In the dispute before this court the letter sent by defendants did not mention if a 10-day notice was required. The testimony and the briefs differ in whether or not the attorneys agreed to dispense with the 10-day notice. The letter sent by defendants’ counsel does not address preliminary objections or if the answer would be filed by local coun*606sel. We agree that a written agreement of extension need not be formal. An exchange of letters will suffice. Explanatory note 1979 to rule 237.1 and 1 Goodrich-Amram (Supp.) §237.1 at 99. However, the agreement in question was not definite enough to show the lawyers’ mutual assent. Lawyers especially should recognize that a written agreement must manifest in unequivocal language the mutual understanding of the parties. Burkett v. Allstate Insurance Co., 368 Pa. Super. 600, 534 A.2d 819 (1987).
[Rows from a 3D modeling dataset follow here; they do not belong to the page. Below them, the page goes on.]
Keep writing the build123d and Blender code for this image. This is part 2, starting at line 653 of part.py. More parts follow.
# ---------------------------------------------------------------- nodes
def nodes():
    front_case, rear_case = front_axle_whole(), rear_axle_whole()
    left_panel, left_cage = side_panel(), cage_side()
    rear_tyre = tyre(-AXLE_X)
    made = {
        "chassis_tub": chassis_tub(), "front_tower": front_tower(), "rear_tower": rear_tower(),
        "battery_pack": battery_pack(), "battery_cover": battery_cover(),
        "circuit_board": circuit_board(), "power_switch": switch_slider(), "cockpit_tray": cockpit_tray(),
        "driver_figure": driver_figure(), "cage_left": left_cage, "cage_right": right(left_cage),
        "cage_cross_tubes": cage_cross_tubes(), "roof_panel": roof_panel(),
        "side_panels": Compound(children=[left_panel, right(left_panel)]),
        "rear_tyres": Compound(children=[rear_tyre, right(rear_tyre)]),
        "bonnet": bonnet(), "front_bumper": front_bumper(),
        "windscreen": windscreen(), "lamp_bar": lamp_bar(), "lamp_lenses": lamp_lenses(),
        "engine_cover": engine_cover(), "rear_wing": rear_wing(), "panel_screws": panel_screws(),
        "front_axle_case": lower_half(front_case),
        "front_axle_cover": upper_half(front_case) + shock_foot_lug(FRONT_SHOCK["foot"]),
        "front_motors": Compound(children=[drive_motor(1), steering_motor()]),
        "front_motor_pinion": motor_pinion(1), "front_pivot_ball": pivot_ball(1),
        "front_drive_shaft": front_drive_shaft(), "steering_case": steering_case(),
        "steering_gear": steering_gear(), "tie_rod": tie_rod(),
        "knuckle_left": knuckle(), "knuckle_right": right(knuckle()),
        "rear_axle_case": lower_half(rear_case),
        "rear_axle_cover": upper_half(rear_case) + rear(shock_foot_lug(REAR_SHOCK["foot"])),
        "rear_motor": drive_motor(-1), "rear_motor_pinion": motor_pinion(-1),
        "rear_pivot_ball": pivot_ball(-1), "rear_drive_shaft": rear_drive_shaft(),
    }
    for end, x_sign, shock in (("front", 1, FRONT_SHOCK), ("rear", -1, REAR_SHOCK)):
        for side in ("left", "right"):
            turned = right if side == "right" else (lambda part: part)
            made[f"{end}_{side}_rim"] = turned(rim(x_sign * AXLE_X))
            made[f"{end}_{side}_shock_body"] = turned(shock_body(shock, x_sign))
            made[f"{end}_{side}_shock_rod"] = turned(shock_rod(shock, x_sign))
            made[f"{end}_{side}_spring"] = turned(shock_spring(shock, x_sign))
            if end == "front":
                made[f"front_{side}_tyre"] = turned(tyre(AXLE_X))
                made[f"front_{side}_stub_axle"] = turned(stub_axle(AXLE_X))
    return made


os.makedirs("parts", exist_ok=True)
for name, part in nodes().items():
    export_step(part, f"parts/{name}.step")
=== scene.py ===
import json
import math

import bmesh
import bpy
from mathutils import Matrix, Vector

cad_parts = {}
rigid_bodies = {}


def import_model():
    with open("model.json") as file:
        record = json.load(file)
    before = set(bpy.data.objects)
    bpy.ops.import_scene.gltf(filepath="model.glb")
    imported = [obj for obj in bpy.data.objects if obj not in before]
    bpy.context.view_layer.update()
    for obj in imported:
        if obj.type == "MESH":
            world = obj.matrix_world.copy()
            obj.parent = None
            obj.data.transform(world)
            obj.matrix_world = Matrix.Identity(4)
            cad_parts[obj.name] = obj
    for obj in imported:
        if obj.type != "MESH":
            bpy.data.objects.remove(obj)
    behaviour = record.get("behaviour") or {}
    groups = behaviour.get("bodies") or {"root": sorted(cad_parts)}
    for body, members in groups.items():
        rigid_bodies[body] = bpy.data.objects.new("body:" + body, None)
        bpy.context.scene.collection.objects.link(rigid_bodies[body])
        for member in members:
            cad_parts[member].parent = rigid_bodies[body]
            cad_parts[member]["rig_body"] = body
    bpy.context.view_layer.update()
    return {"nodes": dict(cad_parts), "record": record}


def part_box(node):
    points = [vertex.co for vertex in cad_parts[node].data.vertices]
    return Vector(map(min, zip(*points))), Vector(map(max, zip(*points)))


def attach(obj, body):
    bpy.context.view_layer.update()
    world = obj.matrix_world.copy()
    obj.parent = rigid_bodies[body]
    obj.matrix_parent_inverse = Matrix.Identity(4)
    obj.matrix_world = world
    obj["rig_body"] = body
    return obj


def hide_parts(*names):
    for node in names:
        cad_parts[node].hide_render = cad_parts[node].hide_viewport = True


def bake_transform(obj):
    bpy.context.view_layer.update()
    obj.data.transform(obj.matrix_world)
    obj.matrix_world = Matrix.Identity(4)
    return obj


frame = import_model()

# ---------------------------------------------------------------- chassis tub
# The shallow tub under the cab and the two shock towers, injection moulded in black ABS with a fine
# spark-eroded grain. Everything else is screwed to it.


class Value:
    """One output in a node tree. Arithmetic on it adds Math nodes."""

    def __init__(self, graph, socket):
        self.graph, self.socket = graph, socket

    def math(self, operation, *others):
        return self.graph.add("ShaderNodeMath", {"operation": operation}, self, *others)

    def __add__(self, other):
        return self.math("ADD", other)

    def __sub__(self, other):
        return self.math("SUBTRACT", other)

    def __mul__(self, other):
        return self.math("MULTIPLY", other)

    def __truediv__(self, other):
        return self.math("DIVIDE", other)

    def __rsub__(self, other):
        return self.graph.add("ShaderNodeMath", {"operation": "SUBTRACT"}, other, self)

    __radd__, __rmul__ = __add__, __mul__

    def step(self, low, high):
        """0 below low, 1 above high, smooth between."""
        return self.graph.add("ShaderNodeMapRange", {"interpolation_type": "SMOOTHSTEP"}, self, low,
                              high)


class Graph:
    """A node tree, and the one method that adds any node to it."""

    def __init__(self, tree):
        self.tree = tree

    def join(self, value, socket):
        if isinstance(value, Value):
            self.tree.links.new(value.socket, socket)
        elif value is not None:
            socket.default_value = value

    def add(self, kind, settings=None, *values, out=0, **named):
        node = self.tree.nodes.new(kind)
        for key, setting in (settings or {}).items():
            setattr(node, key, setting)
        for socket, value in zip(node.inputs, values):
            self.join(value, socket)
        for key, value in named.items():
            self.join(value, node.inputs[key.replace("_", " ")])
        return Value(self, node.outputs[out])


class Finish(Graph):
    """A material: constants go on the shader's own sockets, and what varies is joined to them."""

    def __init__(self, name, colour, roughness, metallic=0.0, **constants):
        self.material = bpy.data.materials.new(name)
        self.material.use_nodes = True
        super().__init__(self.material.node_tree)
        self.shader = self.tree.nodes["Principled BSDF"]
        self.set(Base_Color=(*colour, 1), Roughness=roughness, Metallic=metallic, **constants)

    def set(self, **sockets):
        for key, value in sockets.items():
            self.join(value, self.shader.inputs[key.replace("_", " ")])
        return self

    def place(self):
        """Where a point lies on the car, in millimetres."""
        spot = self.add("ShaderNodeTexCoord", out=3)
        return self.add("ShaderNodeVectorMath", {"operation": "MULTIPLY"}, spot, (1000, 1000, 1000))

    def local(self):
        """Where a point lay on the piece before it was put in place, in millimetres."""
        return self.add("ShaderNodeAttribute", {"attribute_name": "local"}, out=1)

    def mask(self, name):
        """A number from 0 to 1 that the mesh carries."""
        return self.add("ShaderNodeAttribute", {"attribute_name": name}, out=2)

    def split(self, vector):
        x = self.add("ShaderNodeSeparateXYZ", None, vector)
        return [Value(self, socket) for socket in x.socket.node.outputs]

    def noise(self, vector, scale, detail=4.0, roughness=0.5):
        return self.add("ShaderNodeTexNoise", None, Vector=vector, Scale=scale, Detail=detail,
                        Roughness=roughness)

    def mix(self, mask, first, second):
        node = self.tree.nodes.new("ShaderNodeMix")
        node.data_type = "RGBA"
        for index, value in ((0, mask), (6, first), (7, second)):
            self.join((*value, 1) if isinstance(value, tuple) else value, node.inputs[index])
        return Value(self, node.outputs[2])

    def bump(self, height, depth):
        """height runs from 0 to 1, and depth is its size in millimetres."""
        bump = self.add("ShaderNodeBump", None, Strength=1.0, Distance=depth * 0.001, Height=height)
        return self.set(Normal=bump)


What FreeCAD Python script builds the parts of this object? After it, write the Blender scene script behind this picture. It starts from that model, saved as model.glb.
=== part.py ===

In our judgment a sufficient agreement was not reached. Rule 237.1 requires that without an agreement, a 10-day notice of intent to take a default judgment must be given. The only construction of rule 237.1(a) consistent with its promulgation, is that an agreement will serve as a substitute for the 10-day notice only if it specifically states an intention to take a default judgment if the party obtaining the extension fails to act within the prescribed period. Rosenfeld, supra. Accordingly, plaintiffs default judgment must be stricken.

ORDER

Now, December 1, 1988, upon consideration of the briefs submitted by counsel and following oral argument upon this matter, it is hereby ordered that defendants’ petition to strike the default judgment is granted.

It is further ordered that plaintiffs motion to dismiss for failure to comply with Lehigh County Rule 211(b) is denied.

It is further ordered that the stay of execution by order of July 22, 1988, is hereby lifted and that the bond posted thereunder be returned to defendants.

We think plaintiff meant to use rule 211(b) since rule 211(c) does not deal with this matter.